We are actually developing another 1.2 KW LLC here for another project. At first I wanted got with LLC full bridge or half bridge for this 2.1kW power supply also. But I was warned by other people regarding the difficulties of designing LLC transformer for application above 1kW. I calculated the magnetizing inductance to be 50uH. I was told it would need a large gap in core which comes with side effect. The efficiency will drop significantly too due to large circulating current. There would be lot of circulating current even at the idling mode.I was told phase shifted full bridge is the way to go for 2.1 kW power level. Is there any thing here that I'm missing so that I should reconsider my decision?
 
I calculated the magnetizing inductance to be 50uH. I was told it would need a large gap in core which comes with side effect. The efficiency will drop significantly too due to large circulating current. There would be lot of circulating current even at the idling mode.
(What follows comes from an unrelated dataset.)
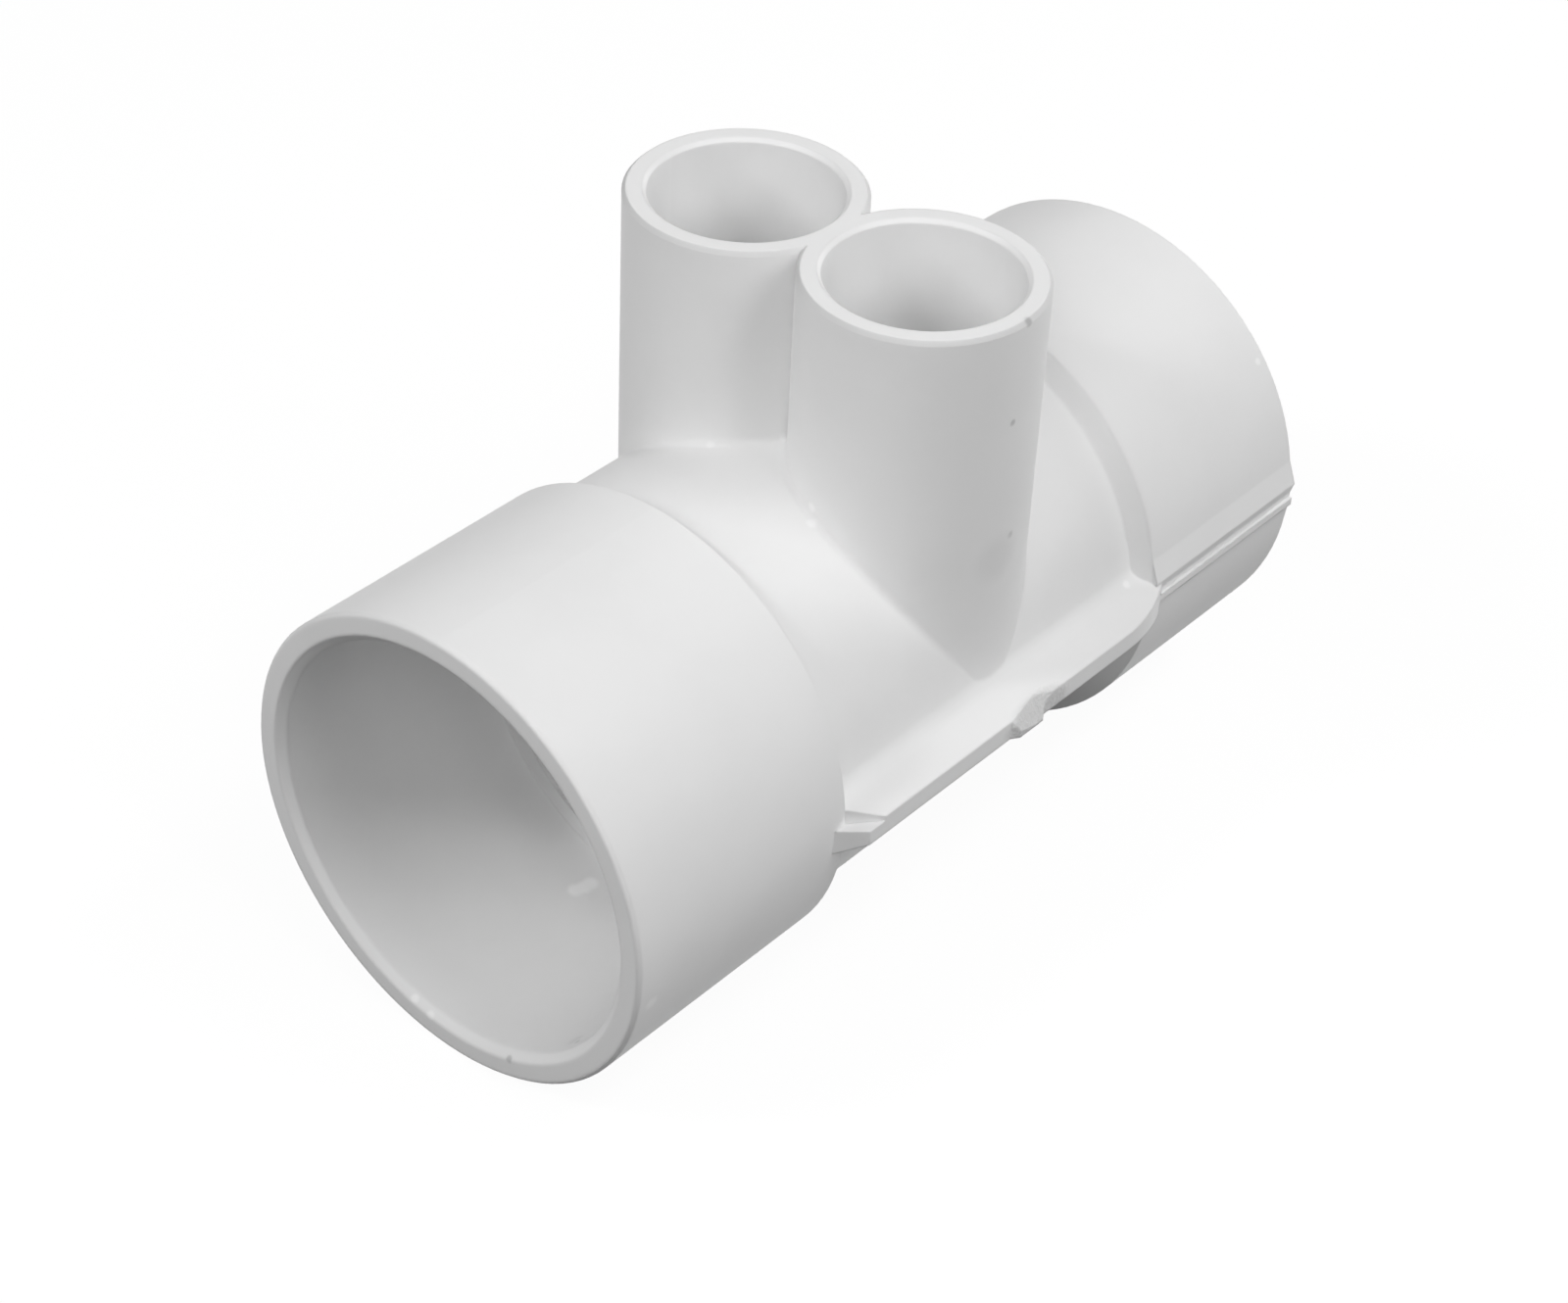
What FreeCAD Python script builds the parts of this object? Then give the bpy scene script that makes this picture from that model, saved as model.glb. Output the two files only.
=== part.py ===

Magnetizing current requirement depends mainly on the required regulation. If input is stabilized, then theoretically you need 0 regulation, therefore almost 0 idle current (LLC degenerated to simple series LC resonant circuit). For charging parasitic capacitances a little current is still needed. For audio purposes even an unregulated PSU, fixed frequency is OK, especially since you use pre-regulator. But if you want some regulation, 10-20 % can be done easily. The same percentage of the nominal current for magnetising current at nominal freq is enough, and at light load the freq will be higher, therefore idle circulating current will be even lower. Practically no loss due to magnetising current. 50 uH is much lower then neccessary. I don't know how you could calculate this.
 

MosK

Member
2016-04-29 9:13 pm
Good points. . The reason I came up with 50uH was that I calculated the LLC for wide input range (325 to 425V). A very conservative design!
Yes. you are right. Most of Power supplies which are designed to drive power amplifiers are unregulated.